Une évolution de la 930 sortira pour l’AM 1978, la cylindrée passant à 3.3L et la puissance à 300ch.
Il existera des évolutions en atmosphérique (3.0 Carrera) puis 3.2.
Retour à 1970 : la 914, vilain petit canard.Cherchant à revenir sur un marché un peu plus économique (grosso modo celui de la 356),
laissé de côté par la 911 beaucoup plus chère, et d’un autre côté voulant remplacer la
Karmann-Ghia vieillissante par un modèle peu coûteux, Porsche et VW concluent des accords pour un nouveau modèle. Ce sera la 914.
Ce coupé targa strict deux places, moteur AR ne connaîtra pas un grand succès en Europe, un peu plus aux US. Disponible avec un flat-four 1.6l à air de 80ch (914/4) ou flat-six (914/6) 2l 110ch (le flat six n’est autre que le premier moteur de la 911 avec des carburateurs).
Le modèle 6 cylindres est trop cher, il se vend mal. On le remplace dès 1973 par un flat four 2l dérivé du 1.7. On lui met l’injection et on a 100ch sous le pied. Rien de bien follichon au programme de ce petit coupé pourtant sympathique, qui ne sera plus disponible à partir de 1976 en Europe.
1976 : la 924.On prend les mêmes et on recommence. Porsche a besoin d’un modèle économique pour son bas de gamme, VW d’un coupé pour assurer son avenir. A Wolfsburg, les affaires ne vont pas pour le mieux, et si la Coccinelle s’en tire bien, elle ne peut être porteuse d’avenir.
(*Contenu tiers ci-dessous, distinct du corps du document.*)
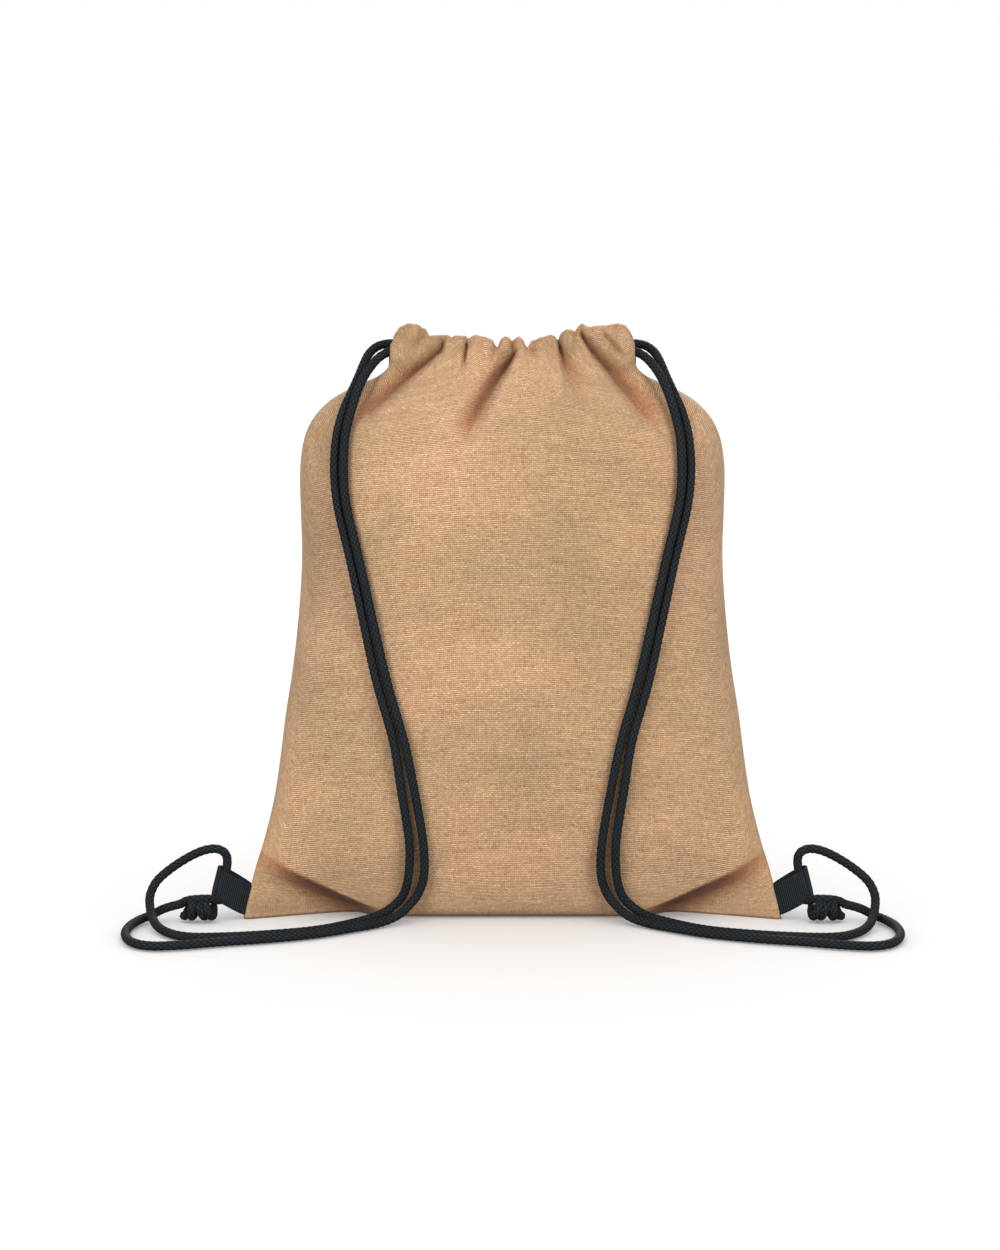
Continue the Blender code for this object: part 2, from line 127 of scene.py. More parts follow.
# folds, each a run of stops: (x, height, depth, width to its left, width to its right), left and
# right as for a walker on the way down; a roll that stands out has a negative depth
FRONT_FOLDS = (
    # the two long troughs down to the shoulders
    ((-46.5, 415, 4, 1, 2.6), (-51, 402, 8.5, 1.4, 3.8), (-60, 394, 10, 1.8, 5),
     (-71.5, 384.5, 11.5, 2.2, 7), (-84, 373.5, 12, 2.8, 10), (-98, 362, 9, 4, 13),
     (-112, 352, 1, 6, 16)),
    ((47.5, 419, 4, 2.6, 1), (50, 411, 8.5, 4, 1.3), (57.5, 400, 11, 5.5, 1.6),
     (68, 387.5, 12.5, 8, 2), (77, 376.5, 12.5, 11.5, 2.6), (90, 361, 8, 16, 4),
     (102, 346, 0.5, 16, 6)),
    # the deep one in the middle
    ((2.5, 402, 4, 1.2, 2.5), (-0.5, 396, 11, 1.5, 5), (-5.5, 388, 17, 2, 7),
     (-12.5, 378.5, 17, 3, 8.5), (-21, 364.4, 13, 4.2, 9), (-28, 353, 8.5, 5.5, 9),
     (-35, 340, 1, 7, 9)),
    # slits between the gathers
    ((-32.8, 412, 4, 1.6, 0.9), (-33.2, 407, 9, 2.2, 0.9), (-34, 400, 6, 1.6, 0.9),
     (-35.5, 386, 1.2, 2.5, 1.6)),
    ((32.2, 412, 5, 1.6, 0.9), (33.4, 404, 9, 3.4, 1.1), (35.8, 394, 8, 8, 1.4),
     (40, 382, 4.5, 12, 3), (45, 368, 0.5, 12, 6)),
    ((-44.6, 416, 4, 0.9, 1.4), (-45.3, 411, 1, 1.2, 1.4)),
    ((-11, 410, 6, 1.2, 3), (-12.5, 403, 4, 1.4, 5), (-15, 394, 0.5, 3, 5)),
    ((-0.6, 414, 4.5, 1.2, 1.2), (0, 405, 4, 1.6, 1.6), (1, 400, 2, 2, 2)),
    ((10.6, 410, 6, 2.8, 1.2), (13.5, 403, 5, 5, 1.4), (17, 393, 0.5, 6, 3)),
    ((43.5, 419, 4, 1.2, 1.2), (44.5, 410, 2, 1.4, 1.4), (46, 402, 0.2, 2, 2)),
    # hollows beside the ears
    ((60, 419, 1, 1.2, 2), (67.5, 411, 3.5, 1.2, 3), (75.5, 402.5, 4.5, 1.2, 3.6),
     (80, 396, 0.5, 2, 4)),
    ((-60.5, 416, 4.5, 1.2, 2.4), (-65.5, 409, 3.4, 2, 4), (-72, 398, 0.3, 4, 5)),
    # swells of cloth between them
    ((-75, 412, -2, 8, 8), (-77, 402, -2, 8, 8)),
    ((84, 412, -1, 5, 5), (86, 404, -1, 5, 5)),
    ((-38, 408, -1.5, 4, 4), (-52, 388, -3, 7, 4), (-76, 362, -1, 8, 6)),
    ((-5.5, 408, -2, 4, 4), (-6, 402, -1, 4, 4)),
    ((5, 408, -2, 4, 4), (5.5, 402, -1, 4, 4)),
    ((22, 408, -1.5, 8, 8), (10, 380, -3.5, 9, 4), (-8, 350, -2.5, 12, 6)),
    ((52, 392, -1, 4, 6), (66, 372, -3, 4, 9), (80, 352, -1.5, 6, 9)),
)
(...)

VW demande donc à Porsche de lui concevoir un coupé sportif mais relativement économique.
Porsche tape donc dans la banque d’organes de VW pour lui faire un bitsa qui néanmoins,
tiendra la route. Par exemple, on trouve un moteur dérivé de la Passat, des poignées de porte de Golf et un pont de LT3 (un utilitaire, à la base).
Volkswagen jette l’éponge et préfère ne pas donner suite au développement du projet.
Porsche, qui y croit, rachète les parts de VW dans le projet et le continue. Le résultat sera la 924 (qui sera la première Porsche à moteur avant).
La motorisation de départ (2l, 125ch) sera vite suppléée par une version turbocompressée proposant 177 ch.
En 1981, Porsche produira une version assez exclusive, la Carrera GT (déjà), sur le même 2L turbo retravaillé, sortant 210ch et capable de 240km/h en pointe.
C’est cette même année qu’une 924 Carrera GTR sera engagée au Mans et finira 11è au
général (victoire de classe).
En 1984 sortira la 924S, équipée du 2.5l de la 944 légèrement modifié.
1978 : vers l’avenir et le moteur avant (suite)On commence à douter de la culture monotype qui a envahi Porsche. On doute aussi de
l’avenir du moteur arrière. Ainsi, sous l’impulsion du directeur de Porsche, Ernst Fuhrman (le concepteur du moteur 547), on étudie dès 1971 un coupé à moteur avant, rompant fatalement avec la 911. Le résultat est disponible dès 1978 sous le nom de 928.
Le moteur est un V8 refroidi par eau, logé à l’avant. La boîte de vitesses est sur l’essieu AR (qui est également moteur), un arbre tournant à la vitesse du vilebrequin reliant les deux. Ce système s’appelle « transaxle ». Le train arrière est du type multibras à déformation programmée, une première sur une automobile de grande série.
Ce V8 développera la puissance de 240ch, à peine moins que la 911 turbo. Elle sera la
première (et la seule à ce jour) GT à être élue voiture de l’année.
La voiture évoluera jusqu’en 1992. La 928, dans sa version GTS, cubera 5,4L pour 350ch, pour une fin de production en 1995.
1981 Encore un moteur avantLa 944 reprend la 924 qu’elle entend remplacer à terme. Elle dispose d’un moteur avant 4
cylindres, du châssis de la 924 modifié au niveau des suspensions et du freinage. Le moteur, plus ou moins d’origine VW, reprend un certain nombre de pièces au haut-moteur de la 928.
Son moteur 2.5l fournit 163ch, puissance qui progressera jusqu’à 190ch (944S) en 1986
pendant qu’une version turbo, équipée du même 2.5l, proposera 220ch (250 sur la Turbo S).
Une ultime version atmosphérique S2 en 1989 pousse le 4 cylindres à 3l (2990cm3
précisément) à 211ch. Ce moteur animera également le modèle suivant, la 968.